Well, certainly it is the tissue in the community that is gradually evolved and developed and Australia has this millennium of art, even primitive, for the Aboriginal [culture] we talk about 40,000 years and now, gradually, even in one of the latest exhibitions in Venice, through the Australian pavilion, that I had something to do with at that time, has been also original work by Aboriginal [artists] — very, very well received in Europe. So Australia is known now through this kind of medium that were not possible until probably a few years ago.
So Australian art, of course, one of the big ways in which it gets displayed abroad now is through the pavilion at the Venice Biennale. You were connected with that?
Well, I had the good luck, let's put it that way, of suggesting the construction of the pavilion in Venice. It probably has been the last chance for any nation to have a pavilion in Venice, so Australia has been gradually acknowledged as one of the last pavilion and I don't think anyone else will start. With the pavilion that I had to justify as only temporary and eventually they told me that if you succeed in getting a temporary pavilion in Italy, anything that is temporary becomes permanent. And [the] pavilion ... that now is a great piece of Australian architecture being designed by local architect, displays every two years works of leading artists, and Australians by such are better known overseas.
Now the biennale that you have supported over the years is also an important part of Australian art life. What do you think is the particular contribution that the biennale has made and are you ... what' s been your connection with it?
In Australia it is a focus for the presence here of international artists and also there is the possibility of showing Australian artists to the rest of the world. So it is a tremendous amount of possibility of this contact, of this isolated continent, which is Australia. And the Australian art in the last 30 years, I would say, has developed to a tremendous space, and not only in visual art but also in ballet, in play, in music, in craftsmen, and now Australia is also expected to make some money out of the art. That is just incredible, in addition to the balance of payment to the country.
Now if art is good business as you say, why is it that so few other companies have supported the arts in the way that Transfield has?
Well they are doing, they are doing, I could see, certainly we were pioneers.

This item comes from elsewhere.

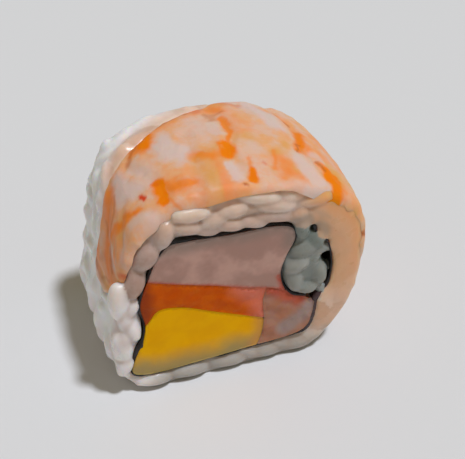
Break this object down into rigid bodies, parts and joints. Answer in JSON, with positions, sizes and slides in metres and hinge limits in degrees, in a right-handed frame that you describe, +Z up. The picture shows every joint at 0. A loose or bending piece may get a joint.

Transfield has been pioneer in this area but I could see also that other company are doing that and you would be surprised that in many boardroom, gradually, a very traditional type of painting that you were seeing exhibited, cows, pastures, etc, modern architecture ...
... the Queen ...
... the Queen, whatever, now things are moving tremendously. The maturity of Australian art in the world and I very well recognise that you could see, even reading a magazine in Europe, in America and in Asia, Australia is very well-respected
Do you think businesses get a lot of value out of being sponsors and supporters of the arts?
Oh definitely, and taking an example of some Italian company that have been a promoter of art, more or less this kind of patronage, it was traditional of Italian signori in the Renaissance. Now Australians are realising that is an important message, I mean, no doubt about that, the very well-recognised presence of Transfield is also given to the role played by the company in promoting art and assisting in many aspects visual arts in the country.